_BRIEF_
Return verbatim everything from the first line through the line that contains "string, string_end, inner_side", and stop there.

---------- GIVEN INFORMATION ----------

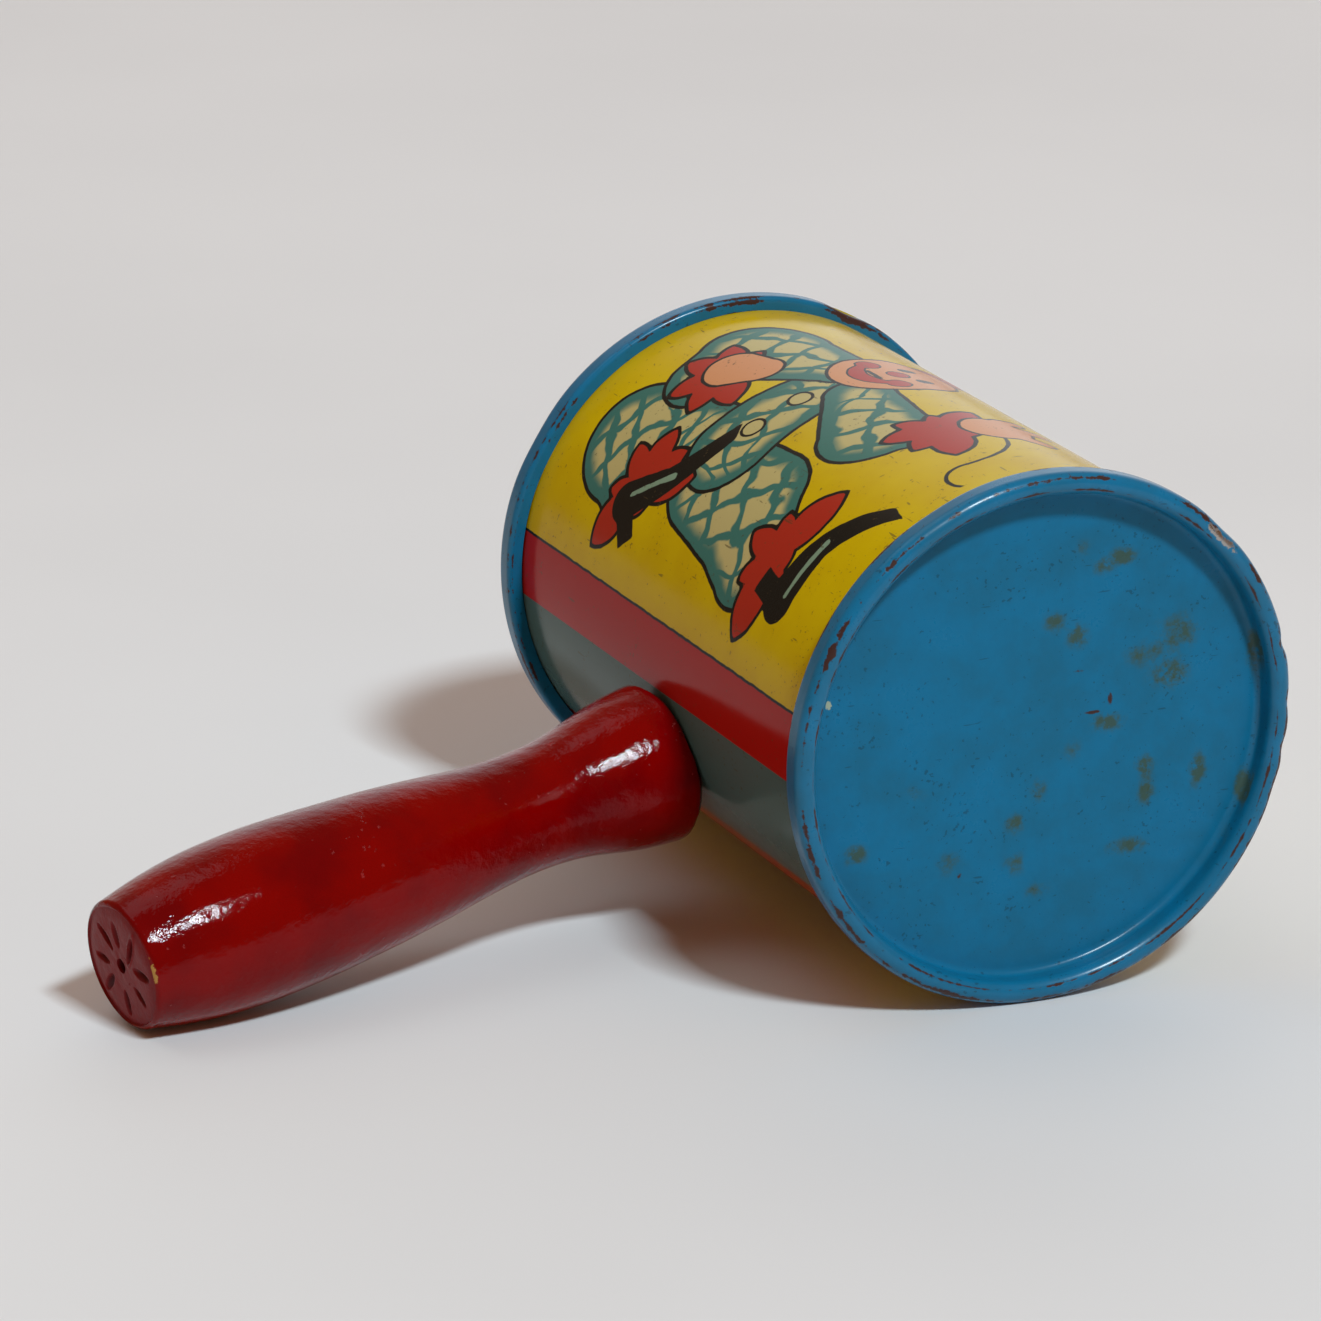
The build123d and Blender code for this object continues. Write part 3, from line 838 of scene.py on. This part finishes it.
right_leg, left_leg, torso = (drawn_edge(output) for output in stored("legs_and_torso"))
right_arm, left_arm, frills = (drawn_edge(output) for output in stored("arms_and_frills"))
shoes, glints, bare_skin = (drawn_edge(output) for output in stored("shoes_and_skin"))
blush, eyes, pompoms = (drawn_edge(output) for output in stored("face_and_pompoms"))
net_one, net_other, stripes = stored("net_and_stripes")
string, string_end, inner_side = stored("string_and_side")

ground_tone = ramp(tree, noise(tree, print_place, GROUND_CLOUDS, 4.0, 0.6), 0.3, 0.7)
colour = blended(tree, ground_tone, MUSTARD, MUSTARD_DULL)
stripe_edge = maths(tree, "SUBTRACT", drawn_edge(stripes), STRIPE_OUTER)
colour = placed(
    tree, printed_part, Under=colour, Ink=STRIPE_RED, Line_Ink=BLACK_INK,
    Distance=stripe_edge, Line=FINE_LINE,
)["Colour"]
teal_edge = maths(tree, "SUBTRACT", stripes, STRIPE_HALF)
colour = blended(tree, ramp(tree, teal_edge, 0.08, -0.08), colour, STRIPE_TEAL)
string_line = ramp(tree, maths(tree, "ABSOLUTE", drawn_edge(string)), 0.30, 0.20)
string_mask = maths(tree, "MULTIPLY", string_line, ramp(tree, string_end, 0.1, -0.1))
colour = blended(tree, string_mask, colour, BLACK_INK)
slack = maths(tree, "SUBTRACT", noise(tree, print_place, NET_SLACK, 2.0), 0.5)
loose = maths(tree, "MULTIPLY", slack, 1.5)
strings_one = maths(tree, "PINGPONG", maths(tree, "ADD", net_one, loose), 0.5)
strings_other = maths(tree, "PINGPONG", maths(tree, "SUBTRACT", net_other, loose), 0.5)
strings = maths(tree, "MULTIPLY_ADD", shaky, 0.12, maths(tree, "MINIMUM", strings_one, strings_other))
uneven = maths(tree, "SUBTRACT", noise(tree, print_place, SUIT_SHADE, 2.0), 0.15)
for part in (right_leg, left_leg, torso, right_arm, left_arm):
    colour = placed(
        tree, netted_part, Under=colour, Teal=TEAL_INK, Cream=CREAM_INK, Line_Ink=BLACK_INK,
        Distance=part, Strings=strings, Uneven=uneven,
    )["Colour"]
for edge, flat_ink, line in (
    (frills, RED_INK, DRAWN_LINE), (shoes, BLACK_INK, 0.1), (bare_skin, SKIN_INK, 0.22),
    (blush, RED_INK, 0.12), (pompoms, CREAM_INK, 0.2), (glints, GLINT_INK, 0.0), (eyes, BLACK_INK, 0.0),
):
    colour = placed(
        tree, printed_part, Under=colour, Ink=flat_ink, Line_Ink=BLACK_INK, Distance=edge, Line=line
    )["Colour"]
print_specks = placed(tree, fine_specks, Place=print_place, Spacing=PRINT_SPECKS, Amount=0.115)["Mask"]
print_scuffs = placed(tree, scuffs, Place=print_place, Spacing=PRINT_SCUFFS, Amount=0.075)["Mask"]
soiled = maths(tree, "MAXIMUM", print_specks, print_scuffs)
colour = blended(tree, maths(tree, "MULTIPLY", soiled, 0.6), colour, SOIL)
colour = blended(tree, inner_side, colour, BARE_TIN)
tree.links.new(colour, shader.inputs["Base Color"])
tree.links.new(inner_side, shader.inputs["Metallic"])
shader.inputs["Specular IOR Level"].default_value = VARNISH_SPECULAR
varnish = noise(tree, print_place, VARNISH_RIPPLE, 3.0, 0.6)
tree.links.new(maths(tree, "MULTIPLY_ADD", varnish, 0.12, VARNISH_ROUGHNESS), shader.inputs["Roughness"])
bump = wire(tree, "ShaderNodeBump", {"Strength": 0.2, "Distance": 0.00005, "Height": varnish})
tree.links.new(bump.outputs[0], shader.inputs["Normal"])
show(wall_mesh, wall_material, "can", "printed_tinplate", "drum_wall")


# The handle: hardwood turned with a bulbous foot, a waist and a belly, dipped in gloss red
# enamel and nailed on from inside the can. Its flat end still shows the lathe's marks:
# a centre hole, with a slot for each tooth of the drive centre.
FOOT_REACH = 30.87 * MM
HANDLE_TILT = math.radians(8.70)
HANDLE_LEAN = math.radians(10.85)
HANDLE_LENGTH = 69.4 * MM
FOOT_SIDE = [(0.0, -3.0), (3.4, -2.78), (6.4, -2.0), (8.35, -0.95), (9.12, 0.0)]
HANDLE_SIDE = [
    (9.12, 0), (8.70, 4.2), (7.28, 11.1), (6.87, 20.8), (8.01, 31.2), (8.90, 41.6), (9.35, 52.1),
    (8.60, 62.5), (7.32, 68.7),
]
END_ROUND = 0.7 * MM
END_FLAT = 6.62 * MM
HOLE_RADIUS = 0.85 * MM
HOLE_DEPTH = 1.6 * MM
SLOT_COUNT = 8
SLOT_HALF_WIDTH = 0.62 * MM
SLOT_DEPTH = 0.75 * MM
SLOT_INNER = 2.5 * MM
SLOT_OUTER = 5.2 * MM
WOOD_CHIP = -78  # where a flake of enamel is missing at the end's edge, in degrees
CHIP_SPREAD = 13
CHIP_WIDTH = 0.42  # in mm
HANDLE_COLUMNS = 256
HOLE_EDGE = 0.25 * MM
BURR = 0.12 * MM  # lip pushed up round each slot
END_SWELL = 0.25 * MM  # how far the end falls away to its edge, from this radius
END_SWELL_START = 5.0 * MM
END_SWELL_RUN = 1.6 * MM
END_WAVES = 0.11 * MM
SIDE_WAVES = 0.05 * MM
FOOT_CLEARANCE = 0.08 * MM


def smooth_through(places, values, at):
    """The cubic spline through some values, level in its bend at both ends, read at new places."""
    places, values = np.asarray(places, float), np.asarray(values, float)
    gap = np.diff(places)
    slope = np.diff(values) / gap
    count = len(places)
    system = np.eye(count)
    answer = np.zeros(count)
    middle = np.arange(1, count - 1)
    system[middle, middle - 1] = gap[:-1]
    system[middle, middle] = 2 * (gap[:-1] + gap[1:])
    system[middle, middle + 1] = gap[1:]
    answer[1:-1] = 6 * np.diff(slope)
    curve = np.linalg.solve(system, answer)
    cell = np.clip(np.searchsorted(places, at) - 1, 0, count - 2)
    left, right, wide = at - places[cell], places[cell + 1] - at, gap[cell]
    bent = (curve[cell] * right**3 + curve[cell + 1] * left**3) / (6 * wide)
    from_left = (values[cell] / wide - curve[cell] * wide / 6) * right
    from_right = (values[cell + 1] / wide - curve[cell + 1] * wide / 6) * left
    return bent + from_left + from_right


def handle_path():
    """Radius and place along the handle, from the foot's middle out to the middle of the end."""
    foot_radius, foot_place = np.array(FOOT_SIDE).T
    side_radius, side_place = np.array(HANDLE_SIDE).T
    low = np.linspace(0.25, 9.12, 26)
    foot = np.column_stack([low, np.interp(low, foot_radius, foot_place)])
    run = np.linspace(0, side_place[-1], 120)[1:]
    side = np.column_stack([smooth_through(side_place, side_radius, run), run])
    arc = bend((END_FLAT / MM, (HANDLE_LENGTH - END_ROUND) / MM), END_ROUND / MM, 12, 90, 6)
    face = np.linspace(END_FLAT / MM - 0.1, 0.12, 62)
    end = np.column_stack([face, np.full(face.size, HANDLE_LENGTH / MM)])
    return np.vstack([foot, side, arc, end]) * MM


tilt_out, lean_out = math.cos(HANDLE_TILT), math.sin(HANDLE_LEAN)
outward = np.array([-tilt_out * math.cos(HANDLE_LEAN), -tilt_out * lean_out, -math.sin(HANDLE_TILT)])
foot_turn = math.radians(HANDLE_PLACE)
foot_centre = can_centre + FOOT_REACH * np.array([-math.cos(foot_turn), 0, math.sin(foot_turn)])
across_one = np.array([outward[2], 0, -outward[0]])
across_one /= np.linalg.norm(across_one)
across_other = np.cross(outward, across_one)

path = handle_path()
radius, along = path[:, :1], path[:, 1:]
turned = np.linspace(0, 2 * np.pi, HANDLE_COLUMNS, endpoint=False)
on_end = along >= HANDLE_LENGTH - 0.001 * MM
chance = np.random.default_rng(31)
sunk = HOLE_DEPTH * np.clip((HOLE_RADIUS - radius) / HOLE_EDGE, 0, 1) + 0 * turned
for number in range(SLOT_COUNT):
    toward = 2 * np.pi * number / SLOT_COUNT + chance.uniform(-0.06, 0.06)
    middle = (SLOT_INNER + SLOT_OUTER) / 2 + chance.uniform(-0.3, 0.5) * MM
    reach_out = (SLOT_OUTER - SLOT_INNER) / 2 * chance.uniform(0.75, 1.2)
    half = SLOT_HALF_WIDTH * chance.uniform(0.6, 1.05)
    slant = chance.uniform(-0.35, 0.35)
    x, y = radius * np.cos(turned - toward) - middle, radius * np.sin(turned - toward)
    oval = np.hypot(x / reach_out, (y - slant * x) / half)
    cut = SLOT_DEPTH * chance.uniform(0.7, 1.2) * np.clip(1.15 - oval, 0, 1) ** 0.8
    raised = BURR * np.exp(-(((oval - 1.35) / 0.22) ** 2))
    sunk = np.maximum(sunk, cut) - raised
sunk = sunk * on_end
rounded = END_SWELL * np.clip((radius - END_SWELL_START) / END_SWELL_RUN, 0, 1) ** 2 * on_end
lumps = waves(turned, radius / (2 * MM), 17, END_WAVES) * np.clip(radius / (1.5 * MM), 0, 1)
sunk = sunk + lumps * on_end
uneven_side = waves(turned, along / (9 * MM), 7, SIDE_WAVES) * ~on_end
reach = np.maximum(radius + uneven_side, 0)
points = (
    foot_centre
    + (along - sunk - rounded)[..., None] * outward
    + (reach * np.cos(turned))[..., None] * across_one
    + (reach * np.sin(turned))[..., None] * across_other
)
from_axis = points[..., [0, 2]] - can_centre[[0, 2]]
far = np.linalg.norm(from_axis, axis=-1, keepdims=True)
pressed = np.maximum(far, WALL_RADIUS + FOOT_CLEARANCE) / far
points[..., [0, 2]] = can_centre[[0, 2]] + from_axis * pressed
handle_mesh = skin("handle_enamelled", points, [points[0].mean(0), points[-1].mean(0)])
from_chip = (np.degrees(turned) - WOOD_CHIP + 180) % 360 - 180
from_edge = (along - HANDLE_LENGTH + (END_FLAT + END_ROUND - radius) * on_end) / MM
flaked = np.exp(-((from_chip / CHIP_SPREAD) ** 2) - (from_edge / CHIP_WIDTH) ** 2)
store(handle_mesh, "turning", [(on_end + 0 * reach).ravel(), (sunk / MM).ravel(), flaked.ravel()])

ENAMEL_RED = (0.205, 0.0, 0.0, 1)
ENAMEL_DEEP = (0.140, 0.0, 0.001, 1)
ENAMEL_PALE = (0.36, 0.035, 0.035, 1)
END_RED = (0.185, 0.008, 0.010, 1)
# painted shade: the dark red laid into the end's centre hole and slots
END_SLOT_SHADE = (0.075, 0.004, 0.006, 1)
WOOD_OCHRE = (0.42, 0.22, 0.05, 1)
ENAMEL_PEEL = 620.0  # noises, to a metre
ENAMEL_RUNS = 110.0
ENAMEL_PITS = 1100.0
END_CLOUDS = 1300.0
ENAMEL_ROUGHNESS = 0.065
ENAMEL_SPECULAR = 0.17

handle_material, tree, shader = material_with_shader("red_enamel_on_wood")
handle_place = wire(tree, "ShaderNodeTexCoord").outputs["Object"]
orange_peel = noise(tree, handle_place, ENAMEL_PEEL, 4.0, 0.6)
turning = wire(tree, "ShaderNodeAttribute", attribute_name="turning").outputs["Vector"]
end_mask, sunk_depth, flaked_level = wire(tree, "ShaderNodeSeparateXYZ", {0: turning}).outputs
run_tone = ramp(tree, noise(tree, handle_place, ENAMEL_RUNS, 3.0), 0.35, 0.7)
colour = blended(tree, run_tone, ENAMEL_RED, ENAMEL_DEEP)
pit_mask = placed(tree, fine_specks, Place=handle_place, Spacing=ENAMEL_PITS, Amount=0.085)["Mask"]
colour = blended(tree, maths(tree, "MULTIPLY", pit_mask, 0.4), colour, ENAMEL_PALE)
end_tone = ramp(tree, noise(tree, handle_place, END_CLOUDS, 3.0, 0.6), 0.3, 0.7)
end_colour = blended(tree, end_tone, END_RED, ENAMEL_RED)
# Painted shade: the centre hole and slots are coloured darker the deeper they sink.
end_colour = blended(tree, ramp(tree, sunk_depth, 0.05, 0.5), end_colour, END_SLOT_SHADE)
colour = blended(tree, end_mask, colour, end_colour)
flake = maths(tree, "MULTIPLY", flaked_level, maths(tree, "MULTIPLY_ADD", end_tone, 1.4, 0.2))
colour = blended(tree, ramp(tree, flake, 0.5, 0.7), colour, WOOD_OCHRE)
tree.links.new(colour, shader.inputs["Base Color"])
shader.inputs["Specular IOR Level"].default_value = ENAMEL_SPECULAR
side_gloss = maths(tree, "MULTIPLY_ADD", pit_mask, 0.25, ENAMEL_ROUGHNESS)
tree.links.new(maths(tree, "MULTIPLY_ADD", end_mask, 0.36, side_gloss), shader.inputs["Roughness"])
height = maths(tree, "MULTIPLY_ADD", pit_mask, -0.8, orange_peel)
bump = wire(tree, "ShaderNodeBump", {"Strength": 0.6, "Distance": 0.00022, "Height": height})
tree.links.new(bump.outputs[0], shader.inputs["Normal"])
show(handle_mesh, handle_material, "can", "red_enamelled_wood", "handle")


# The nail and the loose shot: drawn wire with a flat head, and rolled steel balls, all
# inside the can. Both keep the shapes they were made with and only get their steel.
STEEL = (0.50, 0.49, 0.47, 1)
STEEL_DARK = (0.23, 0.22, 0.21, 1)


def steel(name, scale, roughness):
    """Bright steel with a darker cloudy film, at a scale to suit the piece."""
    material, tree, shader = material_with_shader(name)
    place = wire(tree, "ShaderNodeTexCoord").outputs["Object"]
    film = ramp(tree, noise(tree, place, scale, 4.0, 0.6), 0.4, 0.7)
    tree.links.new(blended(tree, film, STEEL, STEEL_DARK), shader.inputs["Base Color"])
    tree.links.new(maths(tree, "MULTIPLY_ADD", film, 0.2, roughness), shader.inputs["Roughness"])
    shader.inputs["Metallic"].default_value = 1.0
    return material


nail_steel = steel("nail_wire", 900.0, 0.3)
shot_steel = steel("rolled_shot", 1400.0, 0.18)
for name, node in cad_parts.items():
    if name == "handle_nail" or name.startswith("shot_"):
        node.data.materials.clear()
        node.data.materials.append(nail_steel if name == "handle_nail" else shot_steel)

----------

_TASK SOLUTION_
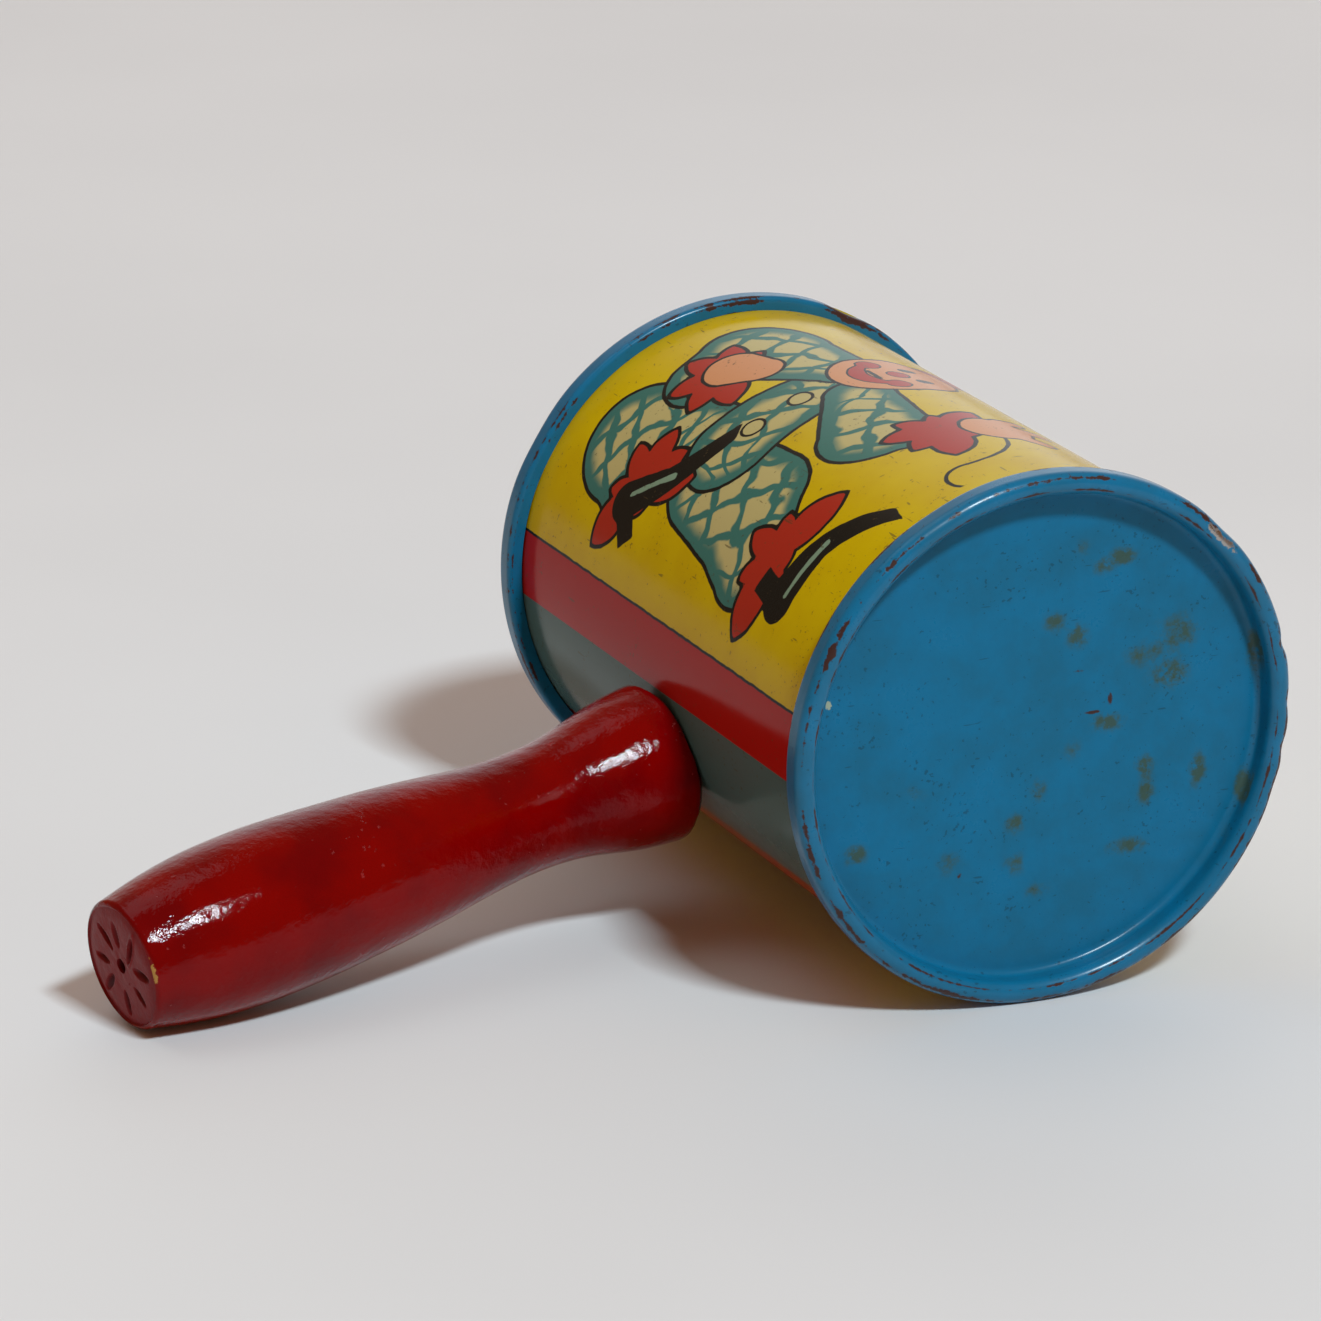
The build123d and Blender code for this object continues. Write part 3, from line 838 of scene.py on. This part finishes it.
right_leg, left_leg, torso = (drawn_edge(output) for output in stored("legs_and_torso"))
right_arm, left_arm, frills = (drawn_edge(output) for output in stored("arms_and_frills"))
shoes, glints, bare_skin = (drawn_edge(output) for output in stored("shoes_and_skin"))
blush, eyes, pompoms = (drawn_edge(output) for output in stored("face_and_pompoms"))
net_one, net_other, stripes = stored("net_and_stripes")
string, string_end, inner_side = stored("string_and_side")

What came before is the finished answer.